Jede Zeit hält sich für eine des Umbruchs, so wohl auch die unsere. Wir sind zudem umgeben von Unübersichtlichkeit und Unklarheit, von Komplexität und Interdepenzen also, wie es jene gerne ausdrücken, die mithilfe der Begrifflichkeit ihrer Beschreibung der Gegenwart noch einen persönlichen Stempel aufzudrücken versuchen, der dann den Geschichtsschreiber adelt. Krisenerscheinungen prägen jedenfalls den Alltag, namentlich auch eine Krise des Vertrauens. Dieser haben wir uns zu stellen.
Versucht man denn die Ursachen dieser Vertrauenskrise zu erhellen, stößt man auf einen enormen Mangel an Unterscheidungsvermögen. Auf die Unfähigkeit Einzelner, Trennlinien zu ziehen. Wir mussten erleben, wie es an der Schnittstelle von Politik und Wirtschaft plötzlich daran fehlte, zwischen öffentlich und privat zu unterscheiden. Zwischen dienen und bedienen.
Verdienstvolle Arbeit - mit Flurschaden
Der parlamentarische Untersuchungsausschuss hat eine Verteilungs- und Bedienungsmaschinerie bloßgelegt, die offenbar mentalitätsgetrieben war. So mancher Geber und Nehmer hat erforderliche Trennlinien so lange weggewischt, bis keine Haltung, kein Anstand mehr erkennbar waren. Der Katalog ethisch basierter Verhaltensregeln scheint das zu bestätigen, denn offensichtlich war er notwendig.

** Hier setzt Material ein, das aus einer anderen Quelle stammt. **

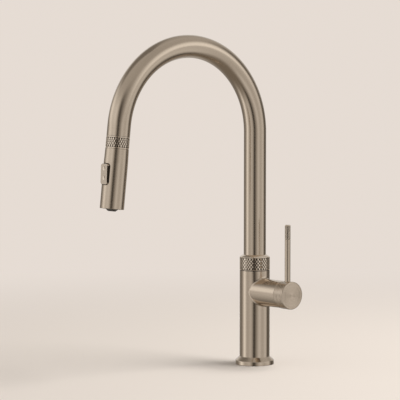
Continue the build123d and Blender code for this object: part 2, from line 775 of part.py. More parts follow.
with BuildPart() as mode_rocker:
    with BuildSketch(rocker_side):
        with BuildLine():
            Polyline(
                (rocker_start, rocker_underside),
                (rocker_end, rocker_underside),
                (rocker_end, rocker_low),
                (rocker_start, rocker_top),
                close=True,
            )
        make_face()
        with Locations(pin_spot):
            Circle(rocker_boss_radius)
        with Locations((window_middle, (rocker_underside + rocker_pivot_height) / 2)):
            Rectangle(2 * rocker_boss_radius, rocker_underside - rocker_pivot_height)
    extrude(amount=rocker_half_width, both=True)
    with BuildSketch(rocker_face.offset(rocker_pivot_height - rocker_boss_radius)):
        with Locations((0, (window_start + window_end - rocker_start - rocker_end) / 2)):
            rocker_corner = window_corner - rocker_side_gap
            RectangleRounded(2 * rocker_half_width, rocker_end - rocker_start, rocker_corner)
    extrude(amount=shell_radius, mode=Mode.INTERSECT)
    fillet(faces().sort_by(Axis(head.origin, head.y_dir))[-1].edges(), rocker_edge_round)
    for distance in rocker_dimples:
        place = window_start + distance
        surface = rocker_top + rocker_slope * (place - rocker_start)
        centre_height = surface + rocker_dimple_radius - rocker_dimple_depth
        with Locations(Plane(origin=head.offset(place).origin + head.y_dir * centre_height, z_dir=head.y_dir)):
            Sphere(rocker_dimple_radius, mode=Mode.SUBTRACT)
    with BuildSketch(rocker_side):
        with Locations((window_middle, (leg_tip + rocker_pivot_height) / 2)):
            Rectangle(leg_thickness, rocker_pivot_height - leg_tip)
    extrude(amount=leg_half_width, both=True)
    with BuildSketch(rocker_side):
        with Locations(pin_spot):
            Circle(rocker_pin_radius + running_gap)
    extrude(amount=shell_radius, both=True, mode=Mode.SUBTRACT)
save("mode_rocker", mode_rocker.part)

with BuildPart() as diverter_spool:
    rod(spool_radius, spool_start, spool_start + spool_length, frame=spool_axis)
    groove = {"bore": spool_groove_radius, "frame": spool_axis, "mode": Mode.SUBTRACT}
    half_groove = spool_groove_width / 2
    rod(spool_radius + 1, window_middle - half_groove, window_middle + half_groove, **groove)
save("diverter_spool", diverter_spool.part)

manifold_start = core_end + fit_gap
manifold_floor = aerator_start - fit_gap
chamber_radius = nozzle_ring_radius + nozzle_radius + seam_gap
chamber_bore = nozzle_ring_radius - nozzle_radius - seam_gap

with BuildPart() as spray_manifold:
    rod(manifold_radius, manifold_start, face_start, frame=head)
    rod(aerator_radius + fit_gap, manifold_floor, face_start, frame=head, mode=Mode.SUBTRACT)
    rod(chamber_radius, manifold_floor, face_start, frame=head, bore=chamber_bore, mode=Mode.SUBTRACT)
    rod(hose_bore, manifold_start, manifold_floor, frame=head, mode=Mode.SUBTRACT)
save("spray_manifold", spray_manifold.part)

with BuildPart() as spray_face:
    rod(manifold_radius, face_start, face_end, frame=head, bore=aerator_radius + 2 * fit_gap)
    with BuildSketch(head.offset(face_end)):
        with PolarLocations(nozzle_ring_radius, nozzle_count):
            Circle(nozzle_radius)
    extrude(amount=nozzle_length)
save("spray_face", spray_face.part)

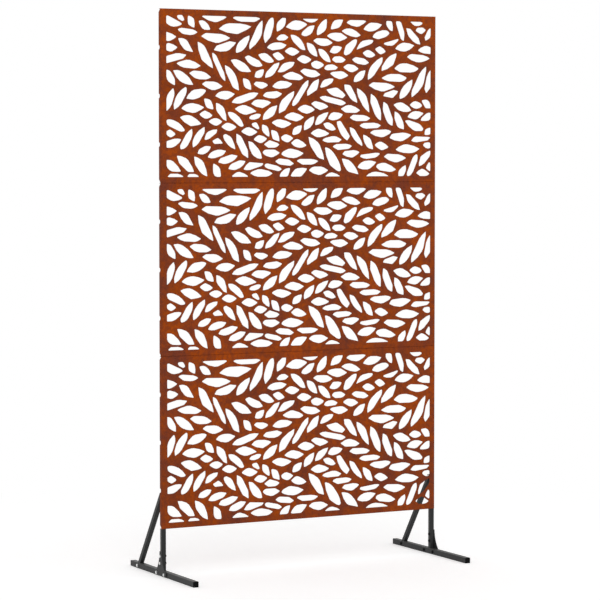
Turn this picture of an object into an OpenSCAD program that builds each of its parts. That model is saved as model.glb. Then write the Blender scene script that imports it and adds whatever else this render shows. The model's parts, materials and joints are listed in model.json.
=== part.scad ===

Allerdings ist auch an der Schnittstelle von Gesetzgebung und Rechtsprechung zu erleben, wie das Unterscheidungsvermögen einzelner Akteure schwindet und diese die Gewaltenteilung geradezu auszuhebeln versuchen. Bei aller verdienstvollen Aufklärungsarbeit des Untersuchungsausschusses: Gesetzgebung und Rechtsprechung dürfen nicht in eins zusammenfallen. So wie innerhalb der Rechtsprechung auch nicht der staatsanwaltschaftliche Ankläger und der Richter in einer Person zusammenfallen dürfen. Genau das ist aber im Untersuchungsausschuss passiert. Aus dem Grunde mangelnden Unterscheidungsvermögens. Mit dem Flurschaden, dass das Vertrauen aller in eine derartige Einrichtung im selben Maße abnimmt, in welchem der Staat ihres untadeligen Funktionierens bedürfte.
Grenzüberschreitungen ähnlicher Art ereigneten sich jüngst auch an der Schnittstelle von Politik, Recht und Öffentlichkeit. In Ungeduld über den als unzureichend empfundenen Fortgang gerichtlicher Verfahren pflegen manche Medien nicht mehr mit dem Umstand eines Prozesses zu titeln, sondern mit der möglichen Höchststrafe. Oder zumindest implizit mit der Forderung, Haft zu verhängen. Die legitime Kritik- und Kontrollfunktion wird dabei, gelinde gesagt, etwas überschritten. Das ist ein Schaden für die von derartigen Berichten Betroffenen, für den Rechtsstaat und für die Glaubwürdigkeit der jeweiligen Medien. Diese befördern damit den auch sie betreffenden Vertrauensverlust. Einfach, weil sie nicht unterscheiden können.
Vorschuss an Misstrauen
Sollen Begegnungen gelingen, und dazu gibt es wirklich keine wünschenswerte Alternative, bedürfen sie des Vertrauens der daran Beteiligten. In die Ehrlichkeit, in die Sachlichkeit, in die Offenheit über die Motivlage des jeweils anderen. Erst dieses Vertrauen schafft die Grundlage für Berechenbarkeit, Verlässlichkeit. Doch der unter Gutmeinenden übliche Vertrauensvorschuss wird dank der Realisten jetzt durch einen Vorschuss an Misstrauen ersetzt. Das Gemeinwohl verkommt zur Phrase, mit dem Eigeninteresse kaschiert wird. Vor allem an den Schnittstellen von Politik und Wirtschaft. Das häuft sich in jenem Ausmaß, in welchem das Unterscheidungsvermögen verloren geht.
Die Rufe nach mehr an Werten und nach Ethik gelten Analytikern des jeweiligen Zeitgeschehens längst als Zeichen einer Krise. Hört man sich um, besteht kein Zweifel daran, dass wir gegenwärtig auch eine Vertrauenskrise durchleben. Wie so oft sind es die Guten, die hinter den Miesen aufzuräumen haben. Auch so ein Unterschied, auf den hinzuweisen ist.